Thursday, December 27, 2012

Teaching in Korea

There are so many things I have to say on this matter (and I haven’t blogged in a really long time) so I’m going to try to keep this as focused as possible.  My apologies in advance for the many tangents that I am going to have on this one.

First and foremost, teaching in Korea is in no way comparable to teaching in America for a million reasons. First, the majority of us are teaching at hagwons (after school academies – think Sylvan Learning Centers for the upper middle class). These in no way compare to the intensity of public school teaching in America.

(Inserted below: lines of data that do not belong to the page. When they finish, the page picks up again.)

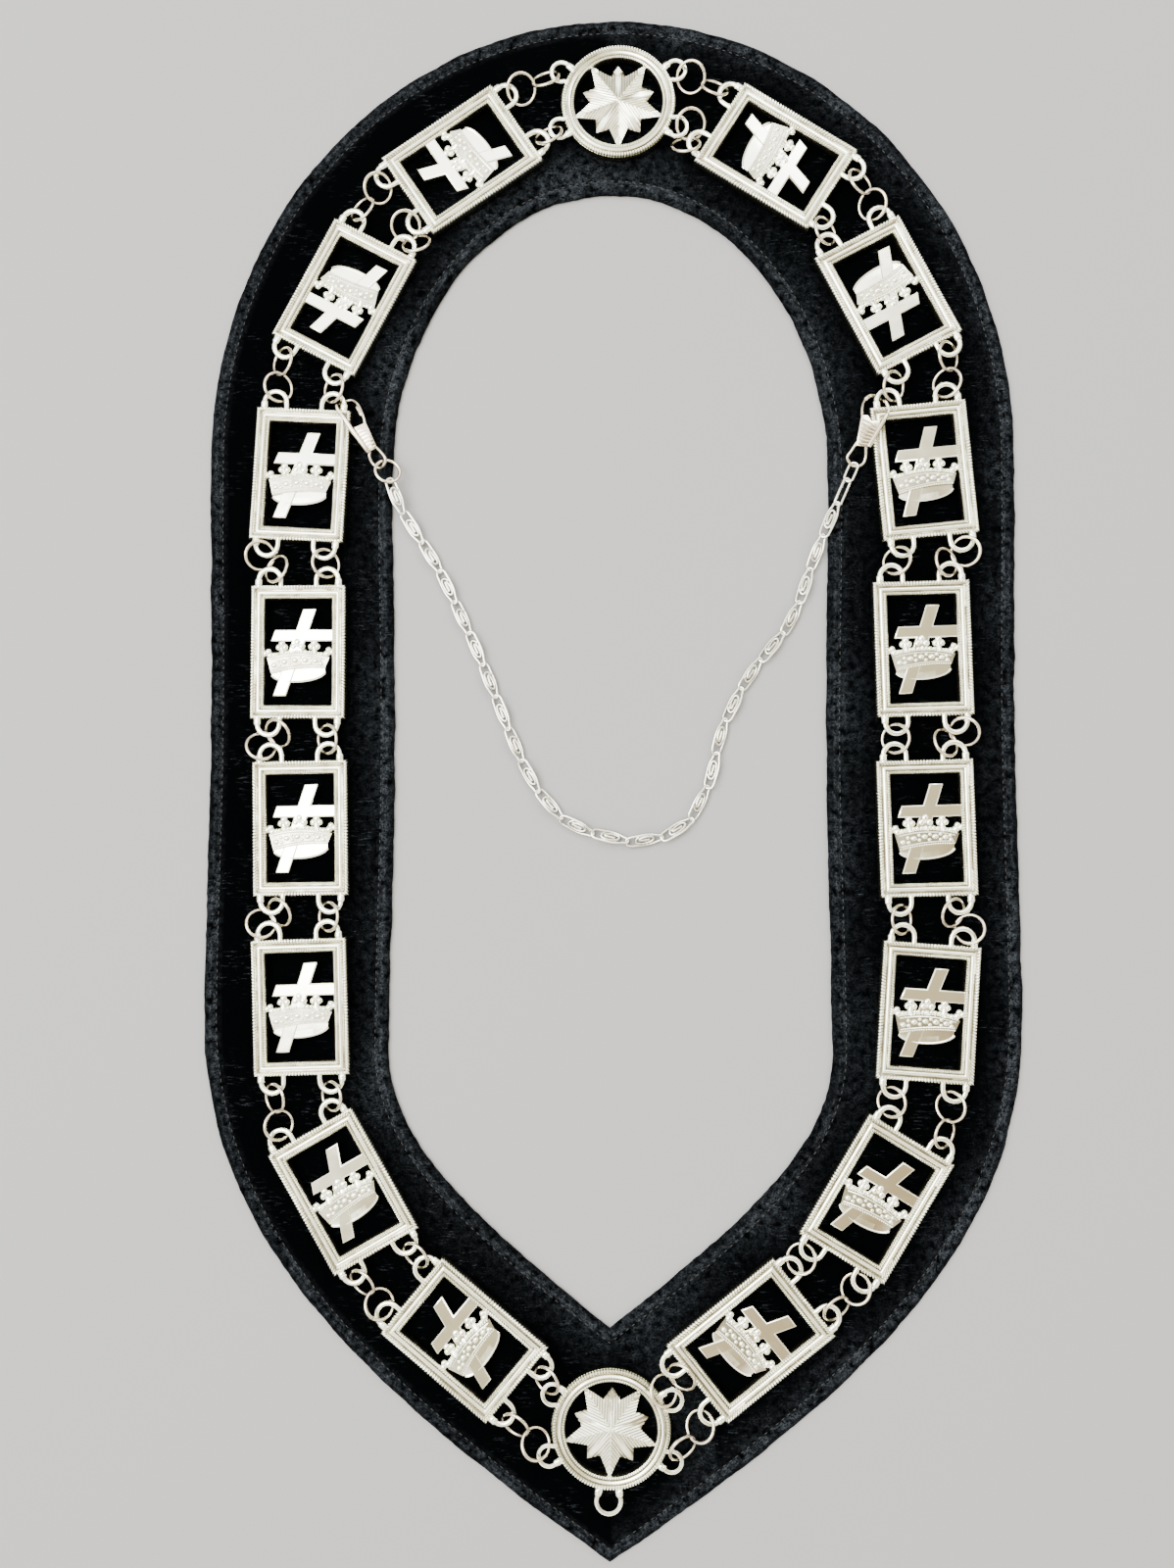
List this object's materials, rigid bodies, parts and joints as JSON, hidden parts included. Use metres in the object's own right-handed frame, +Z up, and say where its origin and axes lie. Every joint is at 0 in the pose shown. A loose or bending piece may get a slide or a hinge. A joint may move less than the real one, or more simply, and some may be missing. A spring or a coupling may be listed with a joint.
{
  "type": "chain collar",
  "caption": "Ceremonial chain collar lying flat: black velvet band with a pointed front, pierced cross-and-crown plates and star medallions joined by jump rings, and a fine neck chain on clips.",
  "frame": {"origin": "middle of the collar's footprint, on the surface that the velvet band rests on", "axes": "+X to the right seen from above, +Y from the pointed front to the rounded back of the neck, +Z up out of the face of the plates"},
  "size_m": [0.2688, 0.51, 0.0092],
  "materials": {
    "velvet": "black crushed velvet pile with a rolled, stitched hem",
    "nickel": "bright cast nickel plate, grooves slightly dulled",
    "ring_wire": "bright drawn wire and pressed sheet",
    "silver_chain": "bright scroll-link chain"
  },
  "bodies": {
    "root": {"velvet_band": "velvet", "plate_left_1": "nickel", "plate_left_2": "nickel", "plate_left_3": "nickel", "plate_left_4": "nickel", "plate_left_5": "nickel", "plate_left_6": "nickel", "plate_left_7": "nickel", "plate_left_8": "nickel", "plate_right_1": "nickel", "plate_right_2": "nickel", "plate_right_3": "nickel", "plate_right_4": "nickel", "plate_right_5": "nickel", "plate_right_6": "nickel", "plate_right_7": "nickel", "plate_right_8": "nickel", "medallion_top": "nickel", "medallion_bottom": "nickel", "rings_left_1_outer": "ring_wire", "rings_left_1_inner": "ring_wire", "rings_left_2_outer": "ring_wire", "rings_left_2_inner": "ring_wire", "rings_left_3_outer": "ring_wire", "rings_left_3_inner": "ring_wire", "rings_left_4_outer": "ring_wire", "rings_left_4_inner": "ring_wire", "rings_left_5_outer": "ring_wire", "rings_left_5_inner": "ring_wire", "rings_left_6_outer": "ring_wire", "rings_left_6_inner": "ring_wire", "rings_left_7_outer": "ring_wire", "rings_left_7_inner": "ring_wire", "rings_left_8_outer": "ring_wire", "rings_left_8_inner": "ring_wire", "rings_left_9_outer": "ring_wire", "rings_left_9_inner": "ring_wire", "rings_right_1_outer": "ring_wire", "rings_right_1_inner": "ring_wire", "rings_right_2_outer": "ring_wire", "rings_right_2_inner": "ring_wire", "rings_right_3_outer": "ring_wire", "rings_right_3_inner": "ring_wire", "rings_right_4_outer": "ring_wire", "rings_right_4_inner": "ring_wire", "rings_right_5_outer": "ring_wire", "rings_right_5_inner": "ring_wire", "rings_right_6_outer": "ring_wire", "rings_right_6_inner": "ring_wire", "rings_right_7_outer": "ring_wire", "rings_right_7_inner": "ring_wire", "rings_right_8_outer": "ring_wire", "rings_right_8_inner": "ring_wire", "rings_right_9_outer": "ring_wire", "rings_right_9_inner": "ring_wire", "clip_left": "ring_wire", "clip_right": "ring_wire", "end_ring": "ring_wire", "neck_chain": "silver_chain"}
  },
  "joints": []
}
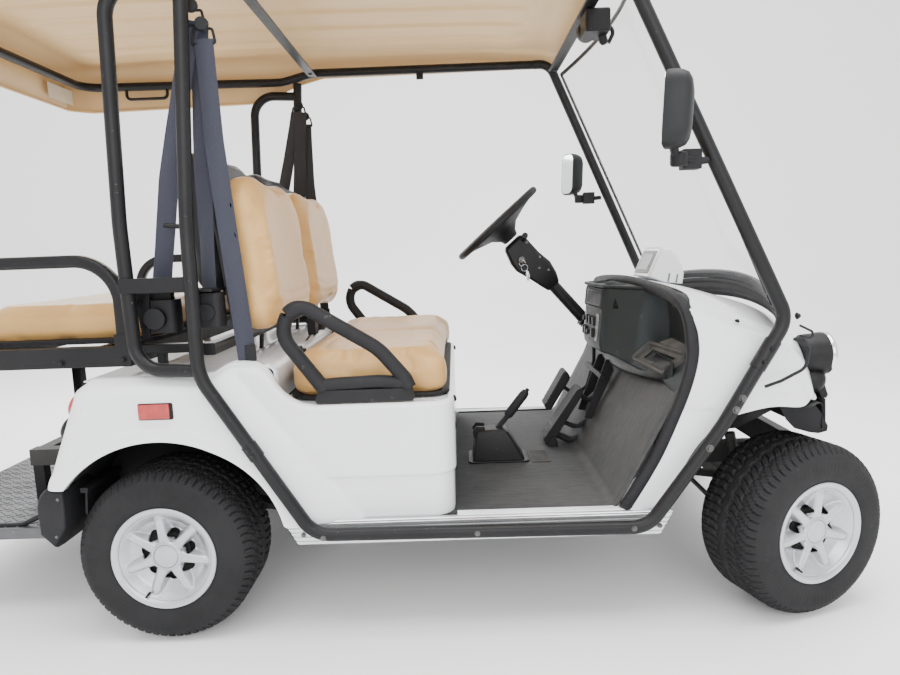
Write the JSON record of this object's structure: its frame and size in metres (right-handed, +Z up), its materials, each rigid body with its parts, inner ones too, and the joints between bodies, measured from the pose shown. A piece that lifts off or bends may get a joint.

They aren’t supposed to.  Also, we are hired more as cultural representatives/well-behaved local celebrities than English grammar teachers.  I don’t know anyone that teaches grammar actually.  Most of us teach speaking and/or writing.  Why do we teach these subjects?  Because it encourages (read:forces) our students to talk to us and practice/learn proper pronunciation and conversational English. We are hired to be entertainers, encouragers and paradigm shifters with a bit of experience in crowd control. We are hired to be the face of the cultures that they only read about in books and see on TV. We are the all singing, all dancing teachers of Korea.  But we are teachers and have the opportunity to be amazing ones within this construct.  If you embrace that, you will love your job.  If you don’t, best of luck to you. It’s gonna be a rough year.